Just because some writers have been used to the idea of Martin as a great player for longer than they've been comfortable with the idea of Monta Ellis and Al Jefferson as good (skinny Monta) or really good (Big Al) players doesn't mean they should be wasting their vote on anyone besides the Kings' superscorer. What was right in November remains "right" right now, and Martin's play has become more and more righteous.

And even with stats thrown out the window, the very tone of the award's description (the idea of improving as a player, not just contributing the type of improved statistics that come from increased minutes) should hand the award to Martin in a landslide. He can drive and finish with either hand, score after jumping off either foot and sustain his contributions even after hitting the 35-minute mark. He's actually improved, not just played for longer stretches.

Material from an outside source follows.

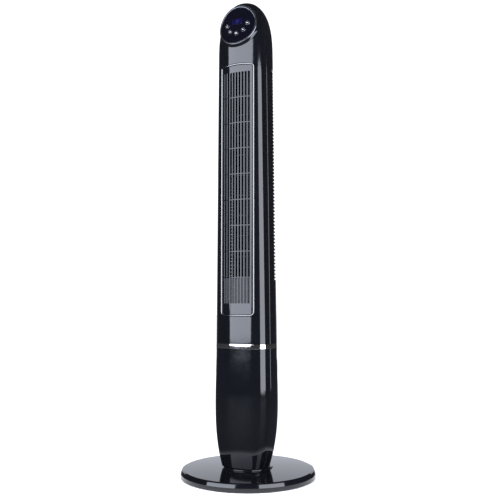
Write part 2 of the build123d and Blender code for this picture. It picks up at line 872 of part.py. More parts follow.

It isn't usually worth it to get worked up over postseason awards, but the idea of not giving well-deserved rewards to certain talents because some voters can't recall any games past the typical Shaq vs. Kobe Christmas matinee is a little distressing.

• Orlando is hanging in there, tied for the eighth (and final) playoff spot in the Eastern Conference with the New Jersey Nets, a half game ahead of the New York Knicks. And though the Magic are still a top 10 defensive team, their issues with turnovers could probably send them back to the lottery for the fourth straight year.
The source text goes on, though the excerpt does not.